If the 'soul' that inhabits the constructed body is also created new when the Warforged is built, then they can begin with a blank slate, and progress like any other living creature (but I do think it would be fun for the soul to start just like a human baby and need to grow up to learn rather than starting like a psuedo adult). I also like to mess with the existential - "Am I really alive?" "Am I a person or a thing?" "Do I have free will?" "Am I property?" etc.

If the 'soul' that get's put into the machine needs to already exist and be found and bound to the new body - that opens up a ton of RP possibilities. What/who was the soul before? Was it forced into this arrangement or did it volunteer? Why? etc. I find this option to be much more RP interesting and it allows for more emotional motivations.

Or, are they just made up of some simple computer-like code? A few directives and operating procedures, nothing more - then with time and a bit of AI self learning, they can become more and more 'human' as they grow?

togapika
2021-01-30, 10:54 AM
Trying to prove to people that he wasn't a warforged, but in fact a gnome stuck in a powersuit of his own design

Danielqueue1
2021-01-30, 06:39 PM
Escape the artificers who wanted do "decomission" it after it failed its design goals. Then, explore and see the world and its wonders. After finding out they were powered by living people's souls, they decided to find a more efficient process. After turning evil due to plot occurrences, they decided to research ways of creating more souls to use (instead of the good aligned not-use-souls-at-all option)
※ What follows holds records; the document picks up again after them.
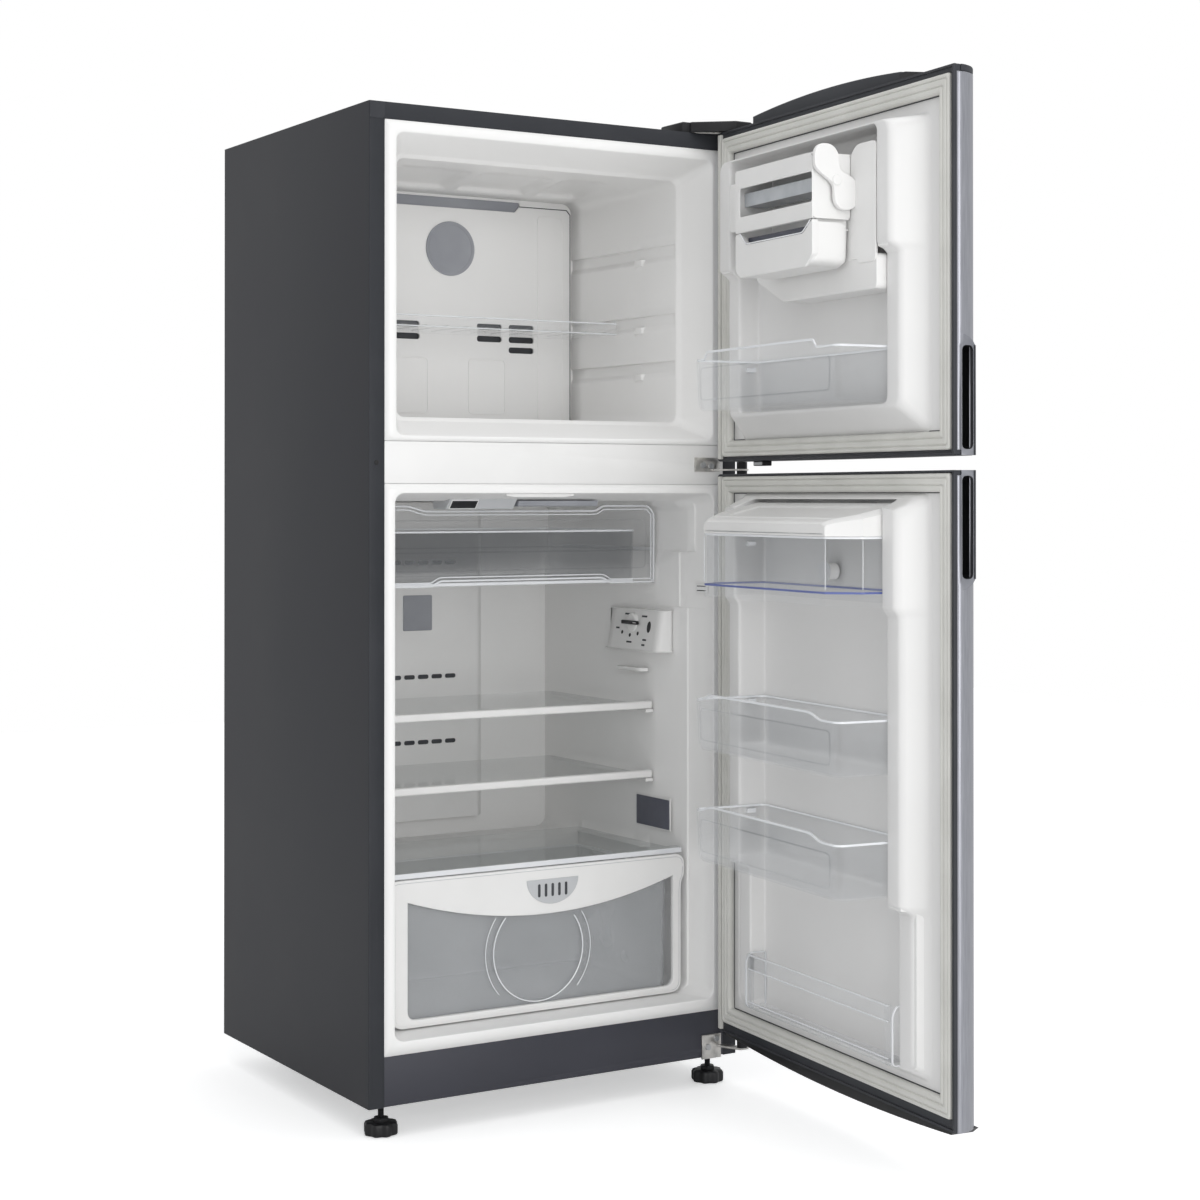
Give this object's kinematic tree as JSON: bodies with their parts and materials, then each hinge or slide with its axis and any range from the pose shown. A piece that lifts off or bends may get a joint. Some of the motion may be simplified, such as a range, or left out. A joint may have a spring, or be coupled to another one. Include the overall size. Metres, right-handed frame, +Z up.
{
  "type": "refrigerator",
  "caption": "Two-door top-freezer refrigerator, both doors open: lined compartments, shelves, drawers, door bins, ice maker, water tank, hinges, feet and rollers.",
  "frame": {"origin": "on the floor under the centre of the cabinet's footprint, doors left out", "axes": "+Z up, -Y out of the cabinet's front, +X towards the hinge side"},
  "size_m": [0.7025, 1.3205, 1.6579],
  "materials": {
    "graphite_steel": "satin",
    "galvanised_steel": "matte",
    "white_liner": "semi-gloss",
    "white_steel": "satin",
    "foam": "matte",
    "black_shell": "satin",
    "black_rubber": "matte",
    "aluminium_fins": "matte",
    "black_plastic": "satin",
    "clear_plastic": "clear",
    "tempered_glass": "polished",
    "white_plastic": "semi-gloss",
    "bracket_steel": "satin",
    "zinc_screw": "satin",
    "door_steel": "brushed",
    "grey_seal": "matte",
    "dark_cap": "satin",
    "grey_plastic": "satin"
  },
  "bodies": {
    "cabinet": {"cabinet_wrapper": "graphite_steel", "rear_panel": "galvanised_steel", "base_pan": "galvanised_steel", "kick_plate": "graphite_steel", "freezer_liner": "white_liner", "fridge_liner": "white_liner", "mullion_rail": "white_steel", "foam_insulation": "foam", "compressor": "black_shell", "compressor_grommets": "black_rubber", "evaporator_cover": "white_plastic", "evaporator": "aluminium_fins", "fan_motor": "black_plastic", "air_duct_cover": "white_plastic", "lamp_cover": "white_plastic", "control_box": "white_plastic", "hinge_brackets": "bracket_steel", "hinge_bushings": "black_plastic", "hinge_screws": "zinc_screw", "hinge_cover": "black_plastic"},
    "evaporator_fan": {"fan_blade": "white_plastic"},
    "temperature_knob": {"control_knob": "black_plastic"},
    "freezer_shelf": {"freezer_shelf": "clear_plastic"},
    "chiller_drawer": {"chiller_drawer": "clear_plastic"},
    "upper_shelf": {"upper_shelf_glass": "tempered_glass", "upper_shelf_trim": "white_plastic"},
    "lower_shelf": {"lower_shelf_glass": "tempered_glass", "lower_shelf_trim": "white_plastic"},
    "crisper_cover": {"crisper_cover": "clear_plastic"},
    "crisper": {"crisper_tub": "clear_plastic", "crisper_front": "white_plastic"},
    "humidity_slide": {"humidity_slide": "grey_plastic"},
    "left_foot": {"left_foot": "black_plastic"},
    "right_foot": {"right_foot": "black_plastic"},
    "left_roller": {"left_roller": "black_plastic"},
    "right_roller": {"right_roller": "black_plastic"},
    "freezer_door": {"freezer_door_skin": "door_steel", "freezer_door_frame": "dark_cap", "freezer_door_foam": "foam", "freezer_door_liner": "white_liner", "freezer_gasket": "grey_seal", "freezer_door_caps": "dark_cap", "freezer_handle": "dark_cap", "ice_maker_frame": "white_plastic"},
    "freezer_door_bin": {"freezer_door_bin": "clear_plastic"},
    "ice_twist": {"ice_lever": "white_plastic", "ice_tray": "clear_plastic"},
    "ice_bin": {"ice_bin": "clear_plastic"},
    "fridge_door": {"fridge_door_skin": "door_steel", "fridge_door_frame": "dark_cap", "fridge_door_foam": "foam", "fridge_door_liner": "white_liner", "fridge_gasket": "grey_seal", "fridge_door_caps": "dark_cap", "fridge_handle": "dark_cap"},
    "water_tank": {"water_tank": "clear_plastic"},
    "tank_lid": {"tank_lid": "white_plastic"},
    "door_bin_upper": {"door_bin_upper": "clear_plastic"},
    "door_bin_lower": {"door_bin_lower": "clear_plastic"},
    "bottle_retainer": {"bottle_retainer": "clear_plastic"}
  },
  "joints": [
    {"name": "freezer_door_hinge", "type": "hinge", "parent": "cabinet", "child": "freezer_door", "pos_m": [0.3353, -0.338, 1.6], "axis": [0, 0, 1], "range_deg": [-84.3, 35.7]},
    {"name": "fridge_door_hinge", "type": "hinge", "parent": "cabinet", "child": "fridge_door", "pos_m": [0.3353, -0.338, 0.6], "axis": [0, 0, 1], "range_deg": [-84.3, 35.7]},
    {"name": "fan_spin", "type": "hinge", "parent": "cabinet", "child": "evaporator_fan", "pos_m": [0, 0.136, 1.489], "axis": [0, 1, 0], "continuous": true},
    {"name": "temperature_turn", "type": "hinge", "parent": "cabinet", "child": "temperature_knob", "pos_m": [0.246, -0.1, 0.787], "axis": [1, 0, 0], "range_deg": [-120, 120]},
    {"name": "freezer_shelf_slide", "type": "slide", "parent": "cabinet", "child": "freezer_shelf", "axis": [0, -1, 0], "range_m": [0, 0.05]},
    {"name": "chiller_drawer_slide", "type": "slide", "parent": "cabinet", "child": "chiller_drawer", "axis": [0, -1, 0], "range_m": [0, 0.22]},
    {"name": "upper_shelf_slide", "type": "slide", "parent": "cabinet", "child": "upper_shelf", "axis": [0, -1, 0], "range_m": [0, 0.2]},
    {"name": "lower_shelf_slide", "type": "slide", "parent": "cabinet", "child": "lower_shelf", "axis": [0, -1, 0], "range_m": [0, 0.2]},
    {"name": "crisper_cover_slide", "type": "slide", "parent": "cabinet", "child": "crisper_cover", "axis": [0, -1, 0], "range_m": [0, 0.1]},
    {"name": "crisper_slide", "type": "slide", "parent": "cabinet", "child": "crisper", "axis": [0, -1, 0], "range_m": [0, 0.13]},
    {"name": "humidity_slide_move", "type": "slide", "parent": "crisper", "child": "humidity_slide", "axis": [1, 0, 0], "range_m": [0, 0.028]},
    {"name": "left_foot_turn", "type": "hinge", "parent": "cabinet", "child": "left_foot", "pos_m": [-0.313, -0.265, 0.02], "axis": [0, 0, 1], "continuous": true},
    {"name": "right_foot_turn", "type": "hinge", "parent": "cabinet", "child": "right_foot", "pos_m": [0.313, -0.265, 0.02], "axis": [0, 0, 1], "continuous": true},
    {"name": "left_roller_roll", "type": "hinge", "parent": "cabinet", "child": "left_roller", "pos_m": [-0.23, 0.222, 0.025], "axis": [1, 0, 0], "continuous": true},
    {"name": "right_roller_roll", "type": "hinge", "parent": "cabinet", "child": "right_roller", "pos_m": [0.23, 0.222, 0.025], "axis": [1, 0, 0], "continuous": true},
    {"name": "freezer_bin_lift", "type": "slide", "parent": "freezer_door", "child": "freezer_door_bin", "axis": [0, 0, 1], "range_m": [0, 0.03]},
    {"name": "ice_twist_turn", "type": "hinge", "parent": "freezer_door", "child": "ice_twist", "pos_m": [0.16749, -0.81097, 1.483], "axis": [-0.0993, -0.9951, 0], "range_deg": [0, 60], "stiffness_Nm_per_rad": 0.4},
    {"name": "ice_bin_pull", "type": "slide", "parent": "freezer_door", "child": "ice_bin", "axis": [-0.9951, 0.0993, 0], "range_m": [0, 0.06]},
    {"name": "water_tank_lift", "type": "slide", "parent": "fridge_door", "child": "water_tank", "axis": [0, 0, 1], "range_m": [0, 0.004]},
    {"name": "tank_lid_pull", "type": "slide", "parent": "water_tank", "child": "tank_lid", "axis": [-0.9951, 0.0993, 0], "range_m": [0, 0.04]},
    {"name": "upper_bin_lift", "type": "slide", "parent": "fridge_door", "child": "door_bin_upper", "axis": [0, 0, 1], "range_m": [0, 0.03]},
    {"name": "lower_bin_lift", "type": "slide", "parent": "fridge_door", "child": "door_bin_lower", "axis": [0, 0, 1], "range_m": [0, 0.03]},
    {"name": "retainer_lift", "type": "slide", "parent": "fridge_door", "child": "bottle_retainer", "axis": [0, 0, 1], "range_m": [0, 0.03]}
  ]
}
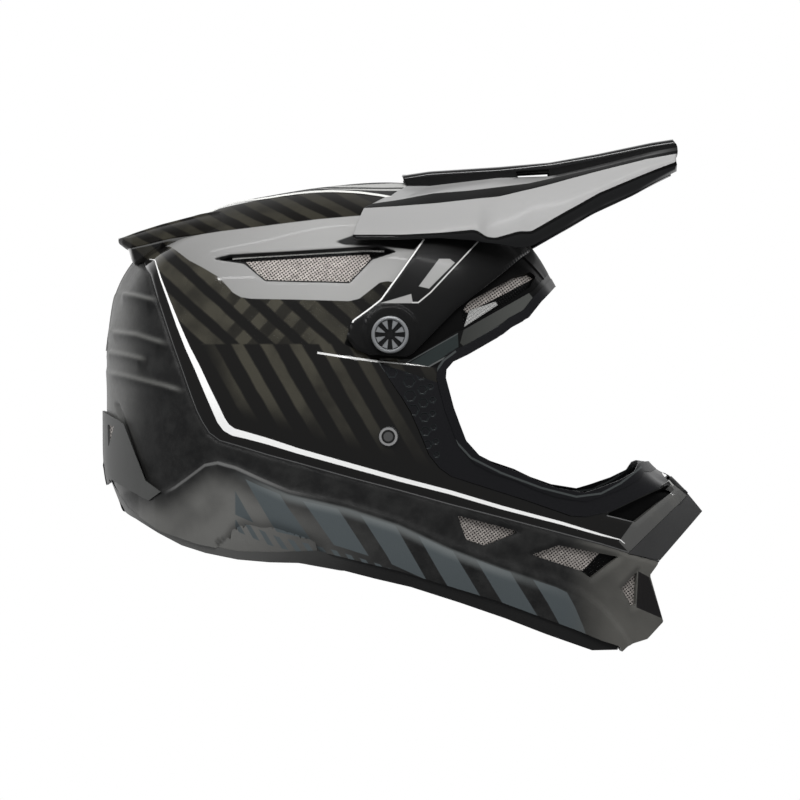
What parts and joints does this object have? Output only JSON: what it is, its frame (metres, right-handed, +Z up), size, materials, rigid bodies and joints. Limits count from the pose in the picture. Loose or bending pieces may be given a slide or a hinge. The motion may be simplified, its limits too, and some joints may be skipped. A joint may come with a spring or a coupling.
{
  "type": "full face helmet",
  "caption": "Full face downhill bike helmet with chin bar, tilting visor on side pivots, vents, foam liners, removable pads and a double-ring chin strap.",
  "frame": {"origin": "under the middle of the box round the helmet, level with the lowest point of the chin bar", "axes": "+X runs forward out of the face opening, +Y to the rider's left along the visor's pivot line, +Z up"},
  "size_m": [0.3635, 0.251, 0.306],
  "materials": {
    "shell_gloss": "glossy clear coat over grey and black",
    "panel_matte": "matte",
    "trim_rubber": "matte",
    "filter_foam": "open foam",
    "vent_mesh": "satin",
    "liner_foam": "moulded bead foam",
    "padding": "brushed knit",
    "snap_plastic": "matte",
    "visor_gloss": "glossy grey with black",
    "washer_plastic": "matte",
    "screw_metal": "anodised grey",
    "nut_metal": "turned",
    "rivet_metal": "satin",
    "anchor_steel": "satin",
    "webbing": "woven",
    "ring_steel": "satin"
  },
  "bodies": {
    "helmet": {"outer_shell": "shell_gloss", "eyeport_panel_right": "panel_matte", "eyeport_panel_left": "panel_matte", "brow_band": "panel_matte", "eyeport_trim": "trim_rubber", "base_trim": "trim_rubber", "mouth_guard": "panel_matte", "mouth_filter": "filter_foam", "rear_vent_cover": "panel_matte", "rear_vent_mesh_right": "vent_mesh", "rear_vent_mesh_left": "vent_mesh", "side_vent_mesh_right": "vent_mesh", "side_vent_mesh_left": "vent_mesh", "brow_vent_mesh_right": "vent_mesh", "brow_vent_mesh_left": "vent_mesh", "cheek_vent_mesh_right": "vent_mesh", "cheek_vent_mesh_left": "vent_mesh", "jaw_vent_mesh_right": "vent_mesh", "jaw_vent_mesh_left": "vent_mesh", "front_vent_mesh_right": "vent_mesh", "front_vent_mesh_left": "vent_mesh", "crown_liner": "liner_foam", "chin_bar_liner": "liner_foam", "neck_roll": "padding", "shell_snaps_right": "snap_plastic", "shell_snaps_left": "snap_plastic", "visor_washer_right": "washer_plastic", "visor_washer_left": "washer_plastic", "visor_nut_right": "nut_metal", "visor_nut_left": "nut_metal", "visor_top_nut": "nut_metal", "strap_rivet_right": "rivet_metal", "strap_rivet_left": "rivet_metal"},
    "visor": {"visor": "visor_gloss"},
    "visor_screw_right": {"visor_screw_right": "screw_metal"},
    "visor_screw_left": {"visor_screw_left": "screw_metal"},
    "visor_top_screw": {"visor_top_screw": "screw_metal"},
    "chin_strap": {"strap_right": "webbing", "strap_left": "webbing", "strap_anchor_right": "anchor_steel", "strap_anchor_left": "anchor_steel", "d_ring_lower": "ring_steel", "d_ring_upper": "ring_steel", "strap_snap": "snap_plastic"},
    "cheek_pad_right": {"cheek_pad_right": "padding", "pad_snaps_right": "snap_plastic"},
    "cheek_pad_left": {"cheek_pad_left": "padding", "pad_snaps_left": "snap_plastic"},
    "crown_pad": {"crown_pad": "padding"}
  },
  "joints": [
    {"name": "visor_tilt", "type": "hinge", "parent": "helmet", "child": "visor", "pos_m": [-0.00617, 0, 0.18788], "axis": [0, -1, 0], "range_deg": [0, 7]},
    {"name": "screw_right_turn", "type": "hinge", "parent": "helmet", "child": "visor_screw_right", "pos_m": [-0.00617, -0.1235, 0.18788], "axis": [0, -1, 0], "continuous": true},
    {"name": "screw_left_turn", "type": "hinge", "parent": "helmet", "child": "visor_screw_left", "pos_m": [-0.00617, 0.1235, 0.18788], "axis": [0, 1, 0], "continuous": true},
    {"name": "top_screw_turn", "type": "hinge", "parent": "helmet", "child": "visor_top_screw", "pos_m": [0.00727, 0, 0.28496], "axis": [0.1371, 0, 0.9906], "continuous": true},
    {"name": "chin_strap_swing", "type": "hinge", "parent": "helmet", "child": "chin_strap", "pos_m": [-0.0069, 0, 0.12791], "axis": [0, 1, 0], "range_deg": [-8, 8]},
    {"name": "cheek_pad_right_pull", "type": "slide", "parent": "helmet", "child": "cheek_pad_right", "axis": [0, 1, 0], "range_m": [0, 0.012]},
    {"name": "cheek_pad_left_pull", "type": "slide", "parent": "helmet", "child": "cheek_pad_left", "axis": [0, -1, 0], "range_m": [0, 0.012]},
    {"name": "crown_pad_pull", "type": "slide", "parent": "helmet", "child": "crown_pad", "axis": [0, 0, -1], "range_m": [0, 0.006]}
  ]
}
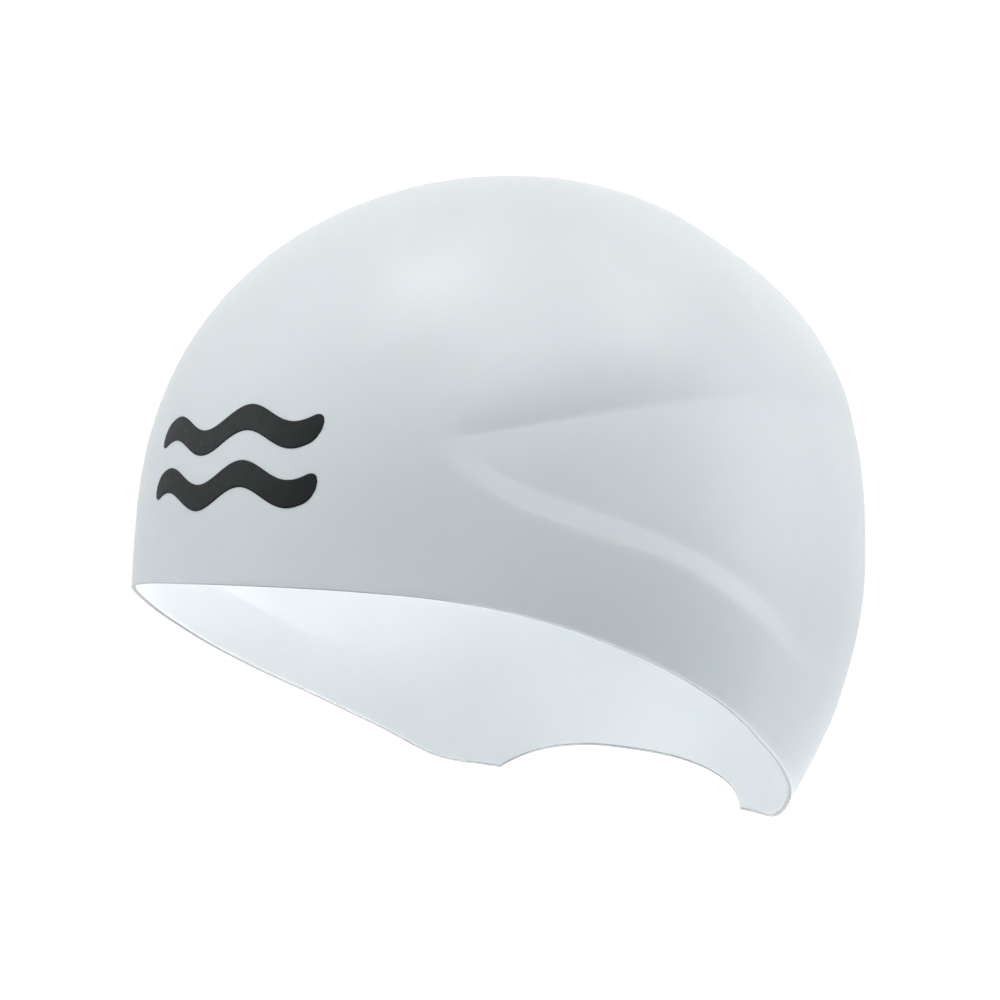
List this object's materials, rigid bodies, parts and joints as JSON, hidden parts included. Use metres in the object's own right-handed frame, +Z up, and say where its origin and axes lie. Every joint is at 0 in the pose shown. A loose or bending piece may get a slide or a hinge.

Ended up deciding that if you put 2 compatable meatbags with souls together you eventually wind up with 3. If the process could be made more efficient (such as removing the "meatbag" part) they could have an unending supply.

Character was politely handed over to the DM and became a villain.

Pex
2021-01-30, 11:17 PM
Currently playing one now. He's trying to figure out if he has a soul. He knows and accepts he's alive, but a soul is another question. He was artificially made which is why he's not sure. He has emotions and is not trying to become human.

Phhase
2021-01-31, 07:20 PM
I'm currently playing a warforged variant "named" Nobody. He's an absolute unit of iron, piss, and vinegar. He was originally built by a mad scientist as an assistant. The scientist treated him much less like a person and more a tool, and observing the difference between how he was treated and how the scientist's colleagues were treated has made Nobody rather contemptuous of organics. To him, they are all merely pretending toward goodness and altruism, and in truth are all selfish and greedy. The scientist died due to one of his experiments one day (It was, in fact, NOT Nobody's fault), and Nobody took over his lab. Looking through the scientist's notes, the notes on how he had been created were lost, but he did find a secret schema, written in code. Since his creator had a habit of saying things like "I AM A GOD!" (as they do), Nobody assumes it is a method of Apotheosis, and he travels to gather the ingredients for it as well as to find someone who can decipher the code. Why? Because, as the only one of his kind in a world built by the gods for a race he disdains, he is incredibly lonely. He just wants kids, in the end. Additionally, he has some sympathy and kinship with the Dark elves, since in this setting they are something of a marginalized "untouchable" underclass to the elves, so he appreciates that they too, know what it's like to be outcast.

nickl_2000
2021-02-01, 01:42 PM
Okay, the idea that just came to my mind just got very dark. The PC was build of bone and metal to begin with and is trying to get the bones build the rest of his body out of bone and then a regeneration spell cast on him to make him truly humanoid.

The harvesting of bones from dead creatures (or hunting creatures for specific bones) gets very CE very quickly.

samcifer
2021-02-01, 01:55 PM
I played an artificer/paladin who worshipped Baphomet, but never really did much with that. At the end of the campaign I became a Unicron-like god.

My main idea for a wf is one who became a wizard and is travelling in search of the secrets as to how the worforged race was created so they can reproduce and not go extinct as a race.

Daracaex
2021-02-01, 06:45 PM
I played a Warforged gish on several occasions (swordmage in 4e, Paladin/Sorc in 5e). First incarnation believed his purpose was to protect the people of a civilization that no longer existed, and decided that duty would carry over to the people who still live in the area. Second incarnation was similar but replace a country with the material plane, as he took the Oath of the Watcher to defend against extra-planar threats. In both instances, he was in reality built as a prison for a dangerous elemental primordial spirit which was the unknowing source of his magical powers. I had the character know nothing about this, just handing the information to the DM and telling them I was open to whatever they decided to do with it.